Error: save_for_backward can only save input or output tensors

It does not allow me to save any intermediate tensors.

Also, in backward definition if I do .data will it still work?

Thank you,

You can use the ctx to save everything you want exept for input or output that should only be saved with save_for_backward (to avoid bugs).
The backward definition works with Variable by default. If your backward implementation is not differentiable (meaning you can’t do backward of backward), then you can use the @once_differentiable (can be imported torch.autograd.function) decorator on top of the @static_method for your backward and it will receive directly Tensor and will raise a proper error if you try to differentiate it.

3 Likes

Thank you for the quick response.

This is really helpful. However, my gradchecks passes what could be the reason for that.
Also, to clarify as I am new to python, saving with ctx means similar to self?

Example:

ctx.intermediate_result = torch.Tensor(2, 3)

Thanks!

Yes it does mean the same thing.
The gradcheck is expected to pass because it only checks the first derivative.

1 Like

Also, this implies that whatever intermediate results we save in forward should be wrapped in Variable inside forward definition itself ?

Thanks!

Depending on which version of pytorch you’re using :smiley:
If the input is a Variable, then yes, wrap everything in Variables.
If the input is a Tensor, then just compute your forward and return a Tensor.

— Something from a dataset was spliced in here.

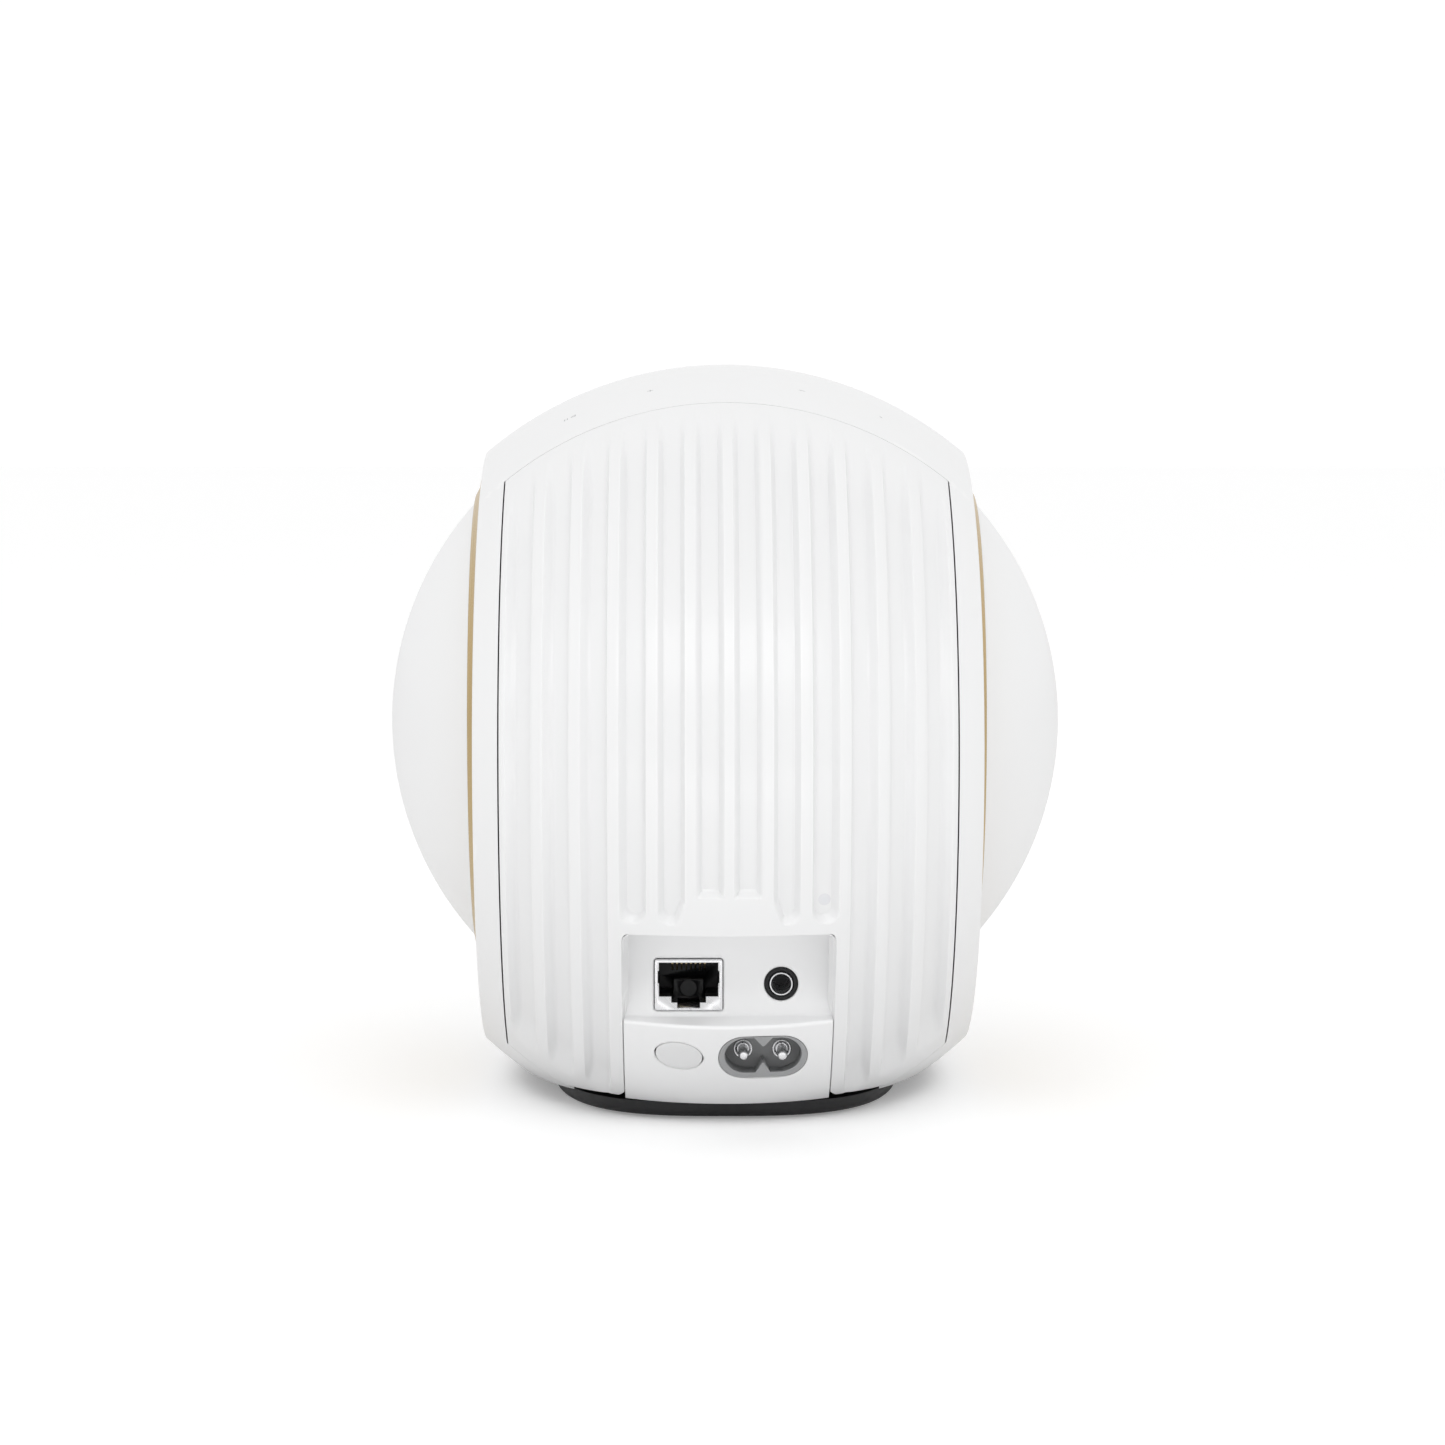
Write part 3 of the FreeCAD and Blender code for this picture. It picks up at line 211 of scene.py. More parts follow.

I have summarized what I am doing with custom operations

class Name(Function):
     @staticmethod
     def forward(ctx, input):
         ctx.save_for_backward(input)
         ctx.intermediate_results = tensor
         return loss

     @staticmethod
     def backward(ctx, grad_output):
        if torch.is_tensor(grad_output):
            tensor = ctx.intermediate_results
            inputs = ctx.saved_tensors
        else:
            tensor = Variable(ctx.intermediate_results)
            inputs = ctx.saved_variables
        # do gradient computation
        return grad_input
  
##OR Case 2

class Name(Function):
     @staticmethod
     def forward(ctx, input):
         ctx.save_for_backward(input)
         ctx.intermediate_results = Variable(tensor)
         return loss

     @staticmethod
     def backward(ctx, grad_output):
        tensor = ctx.intermediate_results
        inputs = ctx.saved_variables
        # do gradient computation
        return grad_input

The second one works fine when I feed Variables?
which one is correct?
I don’t know how to test the backward of the first one using just tensors?
What is the correct methodology?

Sorry maybe my statement was unclear.
When you will call Name.apply(input), depending on which version of pytorch you’re currently running (this behaviour changed in the latest releases), you’ll get either Tensor or Variable (that depends on the pytorch version, not what you do).

1 Like